* Begin SUPPLIED RECORDS *

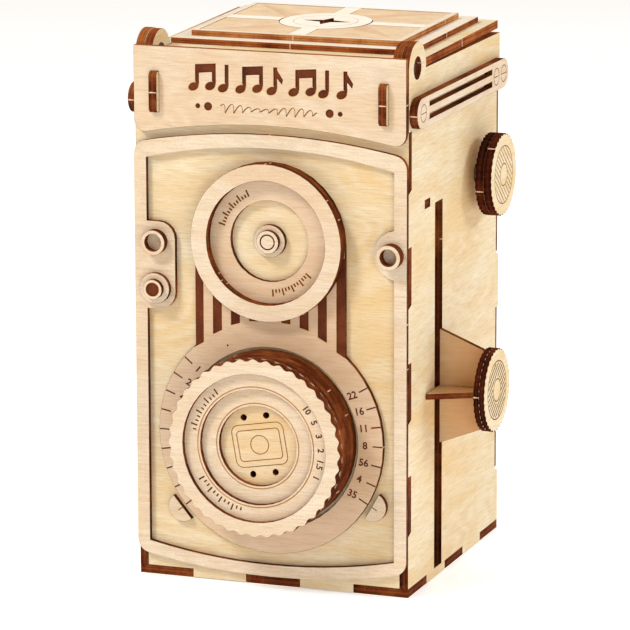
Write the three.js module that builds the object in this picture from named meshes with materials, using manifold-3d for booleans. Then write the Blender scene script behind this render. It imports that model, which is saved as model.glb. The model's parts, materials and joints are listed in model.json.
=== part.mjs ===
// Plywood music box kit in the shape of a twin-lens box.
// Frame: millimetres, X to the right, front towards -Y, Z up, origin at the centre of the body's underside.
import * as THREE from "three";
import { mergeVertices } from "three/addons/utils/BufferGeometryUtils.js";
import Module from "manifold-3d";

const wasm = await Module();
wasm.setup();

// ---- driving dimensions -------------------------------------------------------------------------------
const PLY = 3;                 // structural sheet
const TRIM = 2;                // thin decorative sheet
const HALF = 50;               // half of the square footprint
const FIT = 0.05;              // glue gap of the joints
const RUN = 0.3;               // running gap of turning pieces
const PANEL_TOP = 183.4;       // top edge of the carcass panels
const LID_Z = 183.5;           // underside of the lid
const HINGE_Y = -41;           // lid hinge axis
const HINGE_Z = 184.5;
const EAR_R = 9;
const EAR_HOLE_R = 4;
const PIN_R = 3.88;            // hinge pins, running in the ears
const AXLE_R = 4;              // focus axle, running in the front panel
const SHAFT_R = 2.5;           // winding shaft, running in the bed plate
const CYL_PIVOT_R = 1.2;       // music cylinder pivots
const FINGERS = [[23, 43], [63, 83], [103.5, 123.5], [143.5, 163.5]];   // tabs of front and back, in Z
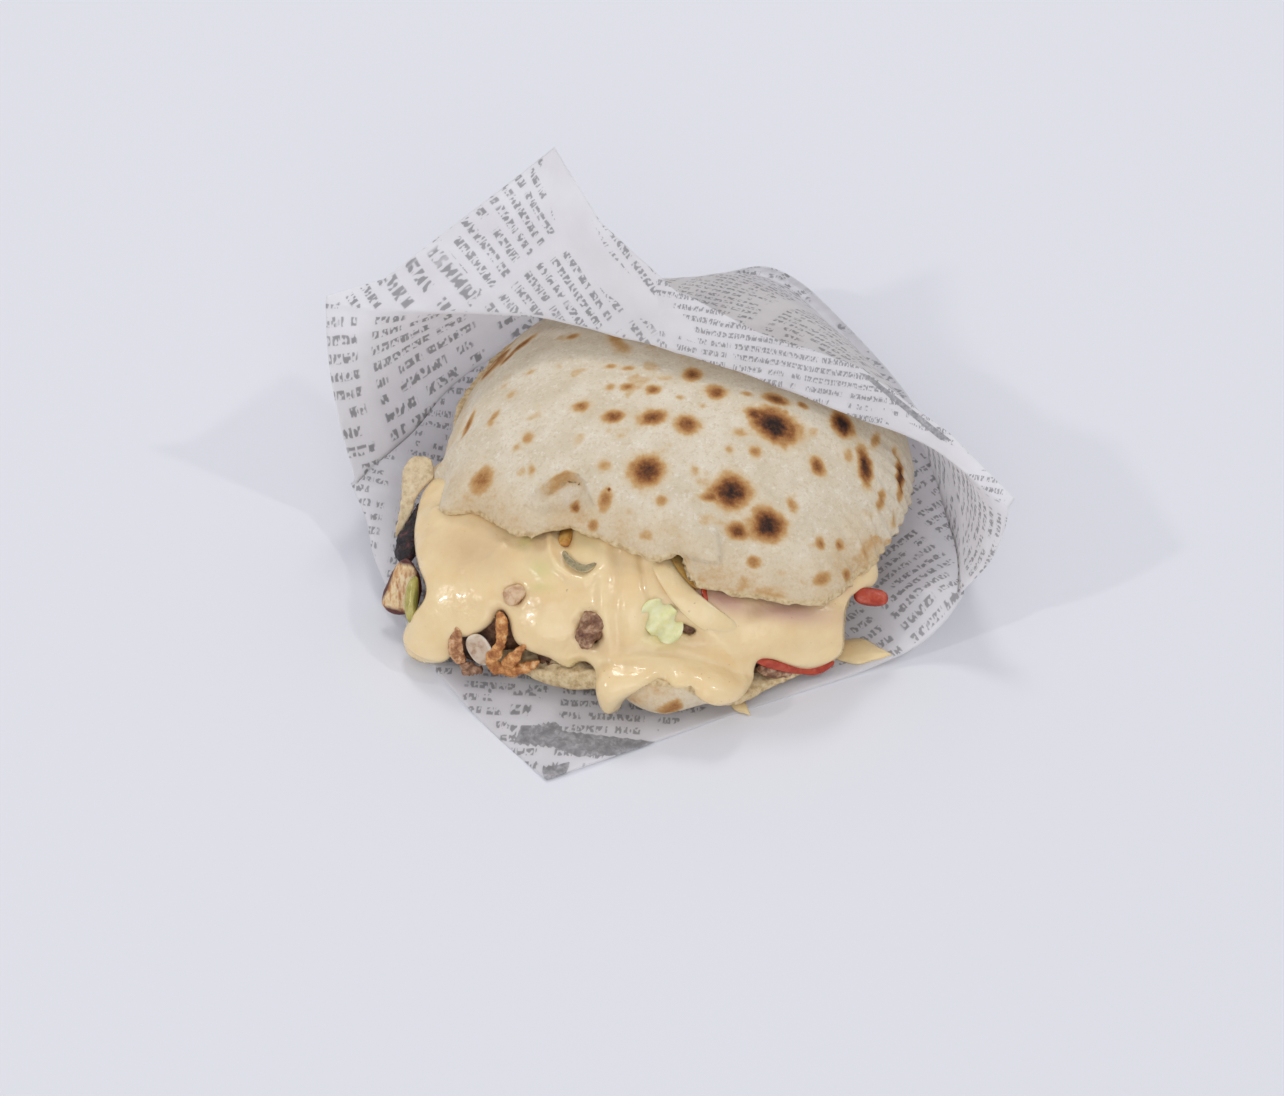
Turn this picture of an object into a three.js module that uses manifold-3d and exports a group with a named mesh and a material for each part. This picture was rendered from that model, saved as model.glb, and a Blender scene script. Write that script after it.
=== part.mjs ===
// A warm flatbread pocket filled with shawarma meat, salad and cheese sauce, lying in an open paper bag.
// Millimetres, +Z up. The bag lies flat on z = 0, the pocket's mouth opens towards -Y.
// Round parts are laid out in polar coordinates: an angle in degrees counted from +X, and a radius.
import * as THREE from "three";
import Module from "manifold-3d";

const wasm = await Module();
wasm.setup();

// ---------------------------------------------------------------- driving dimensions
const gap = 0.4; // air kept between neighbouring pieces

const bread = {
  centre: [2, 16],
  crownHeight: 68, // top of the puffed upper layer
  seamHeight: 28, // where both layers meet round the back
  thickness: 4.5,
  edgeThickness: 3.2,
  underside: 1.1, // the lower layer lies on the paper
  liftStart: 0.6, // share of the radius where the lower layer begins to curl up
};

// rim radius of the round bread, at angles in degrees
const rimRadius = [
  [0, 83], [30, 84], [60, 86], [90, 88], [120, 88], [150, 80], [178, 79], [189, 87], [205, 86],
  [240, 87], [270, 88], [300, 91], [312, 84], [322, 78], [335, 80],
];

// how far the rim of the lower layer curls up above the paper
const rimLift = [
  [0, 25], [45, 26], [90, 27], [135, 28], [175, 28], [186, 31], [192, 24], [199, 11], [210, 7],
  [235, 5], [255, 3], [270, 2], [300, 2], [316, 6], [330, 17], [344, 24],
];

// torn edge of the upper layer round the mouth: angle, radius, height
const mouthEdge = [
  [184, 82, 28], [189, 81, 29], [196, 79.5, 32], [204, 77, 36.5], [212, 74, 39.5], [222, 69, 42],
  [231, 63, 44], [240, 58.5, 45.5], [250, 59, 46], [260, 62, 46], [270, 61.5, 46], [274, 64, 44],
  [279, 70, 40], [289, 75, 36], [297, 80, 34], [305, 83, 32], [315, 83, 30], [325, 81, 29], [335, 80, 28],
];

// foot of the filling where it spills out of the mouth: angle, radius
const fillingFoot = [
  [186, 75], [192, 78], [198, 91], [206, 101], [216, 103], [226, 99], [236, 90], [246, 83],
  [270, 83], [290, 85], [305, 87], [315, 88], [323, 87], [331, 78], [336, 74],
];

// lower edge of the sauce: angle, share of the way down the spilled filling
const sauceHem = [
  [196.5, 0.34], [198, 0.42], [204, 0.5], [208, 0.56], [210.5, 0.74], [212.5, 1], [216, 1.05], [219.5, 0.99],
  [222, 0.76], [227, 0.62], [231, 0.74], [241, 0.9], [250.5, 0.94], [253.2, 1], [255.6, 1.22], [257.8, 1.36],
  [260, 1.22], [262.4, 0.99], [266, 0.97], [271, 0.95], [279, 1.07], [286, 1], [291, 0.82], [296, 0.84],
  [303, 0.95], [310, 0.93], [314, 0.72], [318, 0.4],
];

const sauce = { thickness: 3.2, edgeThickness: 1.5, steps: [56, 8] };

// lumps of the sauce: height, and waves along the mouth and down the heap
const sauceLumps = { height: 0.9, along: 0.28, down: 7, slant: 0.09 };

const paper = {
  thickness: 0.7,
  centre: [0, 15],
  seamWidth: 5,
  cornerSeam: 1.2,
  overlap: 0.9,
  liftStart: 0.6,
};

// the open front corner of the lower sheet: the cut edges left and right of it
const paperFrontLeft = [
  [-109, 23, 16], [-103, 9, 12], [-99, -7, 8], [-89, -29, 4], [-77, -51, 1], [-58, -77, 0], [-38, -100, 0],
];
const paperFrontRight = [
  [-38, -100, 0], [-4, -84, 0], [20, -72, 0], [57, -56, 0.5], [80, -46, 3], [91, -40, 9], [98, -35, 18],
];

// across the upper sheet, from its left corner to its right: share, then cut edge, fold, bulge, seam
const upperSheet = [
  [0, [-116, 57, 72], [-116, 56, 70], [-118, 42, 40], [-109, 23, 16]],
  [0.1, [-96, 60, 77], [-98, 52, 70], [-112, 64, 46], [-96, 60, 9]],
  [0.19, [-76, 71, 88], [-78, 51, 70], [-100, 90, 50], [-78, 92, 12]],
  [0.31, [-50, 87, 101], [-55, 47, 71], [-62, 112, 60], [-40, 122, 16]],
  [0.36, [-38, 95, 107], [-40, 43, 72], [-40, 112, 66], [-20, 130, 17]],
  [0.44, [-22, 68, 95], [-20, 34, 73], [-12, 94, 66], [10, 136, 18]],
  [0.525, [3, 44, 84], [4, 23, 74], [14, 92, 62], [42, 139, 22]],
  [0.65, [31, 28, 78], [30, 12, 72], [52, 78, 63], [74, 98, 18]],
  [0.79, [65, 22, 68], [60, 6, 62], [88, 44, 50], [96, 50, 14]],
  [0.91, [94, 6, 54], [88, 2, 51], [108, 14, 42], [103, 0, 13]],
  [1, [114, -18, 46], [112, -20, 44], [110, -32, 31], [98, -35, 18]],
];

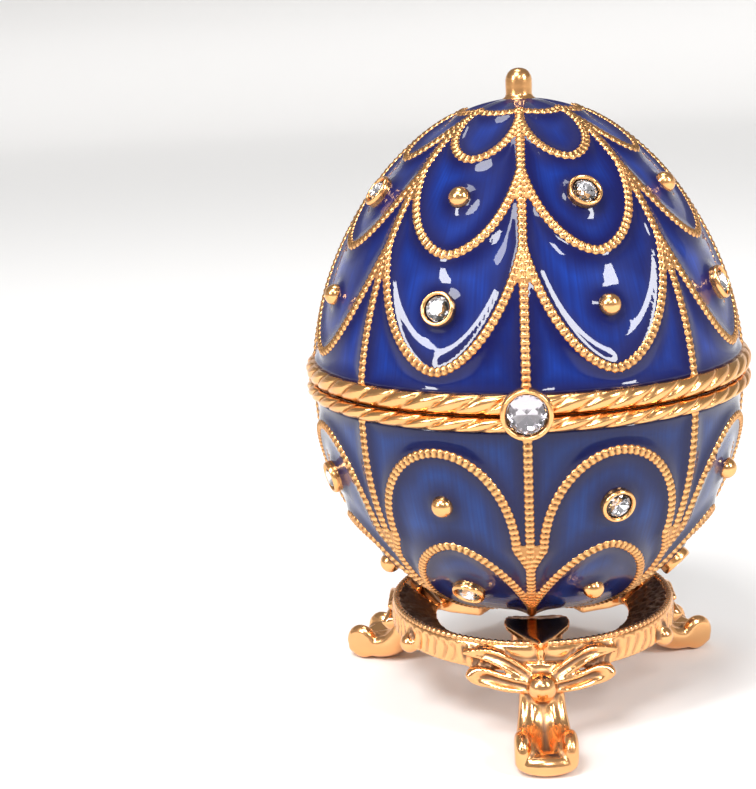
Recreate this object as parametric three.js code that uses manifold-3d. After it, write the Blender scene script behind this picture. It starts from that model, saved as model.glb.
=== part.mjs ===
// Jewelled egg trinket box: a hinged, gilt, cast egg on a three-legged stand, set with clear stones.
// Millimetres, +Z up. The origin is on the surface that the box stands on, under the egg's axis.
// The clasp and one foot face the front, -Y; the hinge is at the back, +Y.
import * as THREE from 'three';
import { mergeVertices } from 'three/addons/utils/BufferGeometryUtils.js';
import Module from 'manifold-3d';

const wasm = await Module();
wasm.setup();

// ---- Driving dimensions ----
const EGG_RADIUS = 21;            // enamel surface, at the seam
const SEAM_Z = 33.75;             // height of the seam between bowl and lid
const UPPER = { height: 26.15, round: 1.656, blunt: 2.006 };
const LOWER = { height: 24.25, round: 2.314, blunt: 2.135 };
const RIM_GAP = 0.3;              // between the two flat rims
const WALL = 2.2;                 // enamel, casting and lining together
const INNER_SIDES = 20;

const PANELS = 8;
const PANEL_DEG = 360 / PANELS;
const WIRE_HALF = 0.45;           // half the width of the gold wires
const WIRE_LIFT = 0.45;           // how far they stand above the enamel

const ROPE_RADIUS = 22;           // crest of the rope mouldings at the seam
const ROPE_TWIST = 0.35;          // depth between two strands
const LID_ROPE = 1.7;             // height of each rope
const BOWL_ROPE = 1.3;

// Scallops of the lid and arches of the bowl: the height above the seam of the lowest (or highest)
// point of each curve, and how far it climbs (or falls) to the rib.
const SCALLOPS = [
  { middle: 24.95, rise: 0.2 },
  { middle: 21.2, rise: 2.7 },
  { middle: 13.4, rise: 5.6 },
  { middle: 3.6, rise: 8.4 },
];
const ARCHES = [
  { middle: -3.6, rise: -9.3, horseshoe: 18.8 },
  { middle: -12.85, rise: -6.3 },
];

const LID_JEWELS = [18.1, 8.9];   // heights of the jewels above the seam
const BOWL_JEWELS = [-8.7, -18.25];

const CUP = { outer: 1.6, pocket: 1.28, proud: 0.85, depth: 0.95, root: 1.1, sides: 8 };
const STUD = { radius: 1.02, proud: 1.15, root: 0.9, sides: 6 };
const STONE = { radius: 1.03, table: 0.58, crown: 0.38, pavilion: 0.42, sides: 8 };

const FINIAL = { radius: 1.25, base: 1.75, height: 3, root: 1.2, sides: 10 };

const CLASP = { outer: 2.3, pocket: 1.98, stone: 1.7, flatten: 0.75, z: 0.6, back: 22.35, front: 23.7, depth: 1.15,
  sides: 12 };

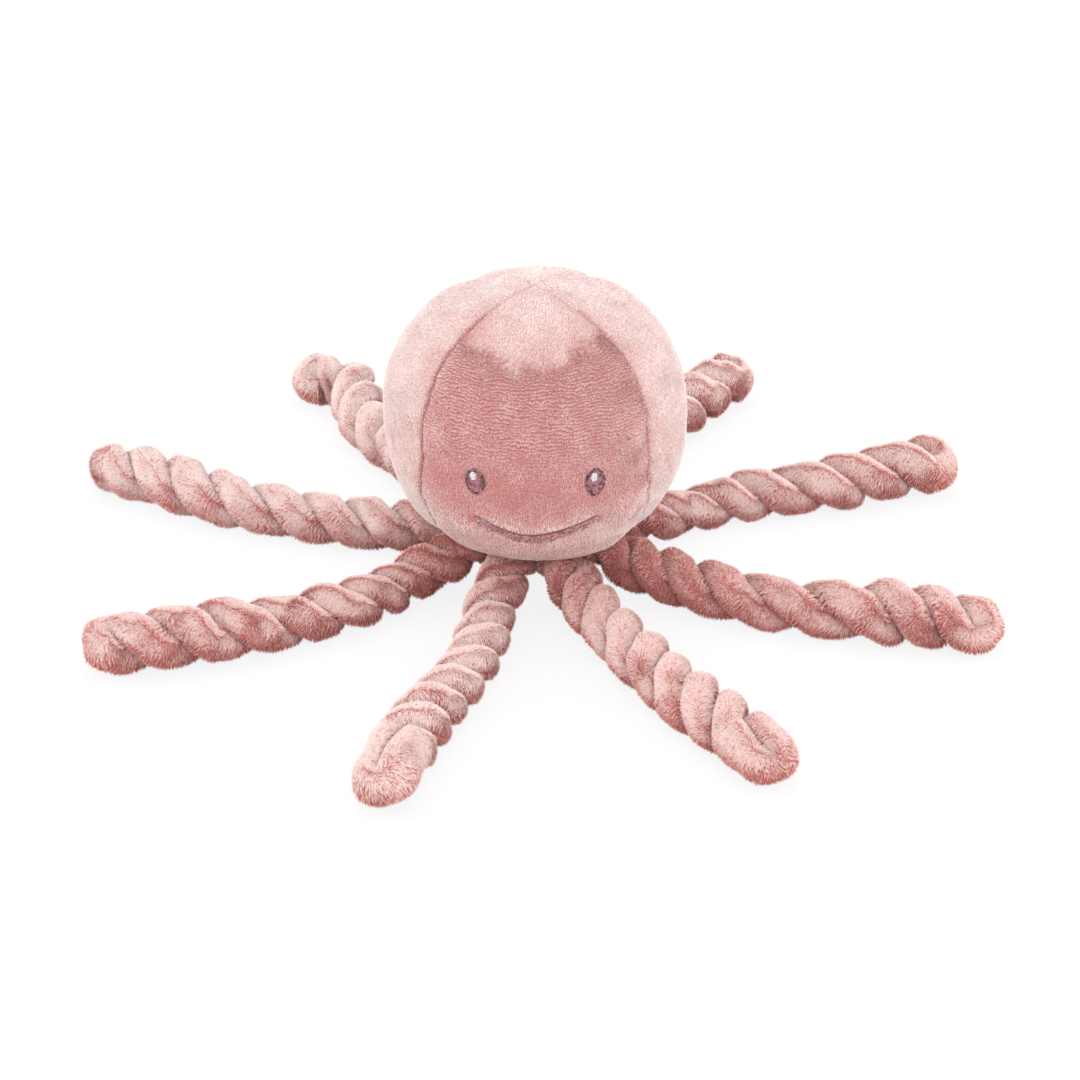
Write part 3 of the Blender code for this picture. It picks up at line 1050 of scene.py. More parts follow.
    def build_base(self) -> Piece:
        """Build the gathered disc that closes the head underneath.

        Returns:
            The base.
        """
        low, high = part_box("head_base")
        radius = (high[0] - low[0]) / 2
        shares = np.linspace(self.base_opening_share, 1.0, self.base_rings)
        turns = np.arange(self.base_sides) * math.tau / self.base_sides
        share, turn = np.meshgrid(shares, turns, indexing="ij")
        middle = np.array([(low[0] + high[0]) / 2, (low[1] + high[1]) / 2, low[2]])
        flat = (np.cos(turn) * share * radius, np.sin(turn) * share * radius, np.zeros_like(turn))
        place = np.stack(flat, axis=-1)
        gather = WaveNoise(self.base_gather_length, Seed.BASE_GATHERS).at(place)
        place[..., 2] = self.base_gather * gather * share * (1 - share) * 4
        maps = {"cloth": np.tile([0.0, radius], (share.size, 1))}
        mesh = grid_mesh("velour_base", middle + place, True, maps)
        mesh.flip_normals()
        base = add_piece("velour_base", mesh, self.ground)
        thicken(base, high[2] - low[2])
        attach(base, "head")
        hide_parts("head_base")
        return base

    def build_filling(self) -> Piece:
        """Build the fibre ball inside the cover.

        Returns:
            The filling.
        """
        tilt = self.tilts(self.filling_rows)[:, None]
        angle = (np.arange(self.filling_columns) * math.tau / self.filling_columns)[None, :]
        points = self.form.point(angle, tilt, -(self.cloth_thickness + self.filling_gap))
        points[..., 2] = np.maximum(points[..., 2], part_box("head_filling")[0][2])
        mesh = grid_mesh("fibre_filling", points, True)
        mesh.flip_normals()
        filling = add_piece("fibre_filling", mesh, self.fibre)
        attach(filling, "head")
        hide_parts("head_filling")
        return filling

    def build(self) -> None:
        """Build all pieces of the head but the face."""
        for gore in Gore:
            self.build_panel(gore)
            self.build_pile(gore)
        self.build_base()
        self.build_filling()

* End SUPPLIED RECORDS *

- _WHAT YOU WILL DO_: Begin at the line containing "Write part 3", end at the line containing "the head underneath.", and reproduce every line in that range exactly, both ends included.

- _ANSWER FOR THE TASK_:
Write part 3 of the Blender code for this picture. It picks up at line 1050 of scene.py. More parts follow.
    def build_base(self) -> Piece:
        """Build the gathered disc that closes the head underneath.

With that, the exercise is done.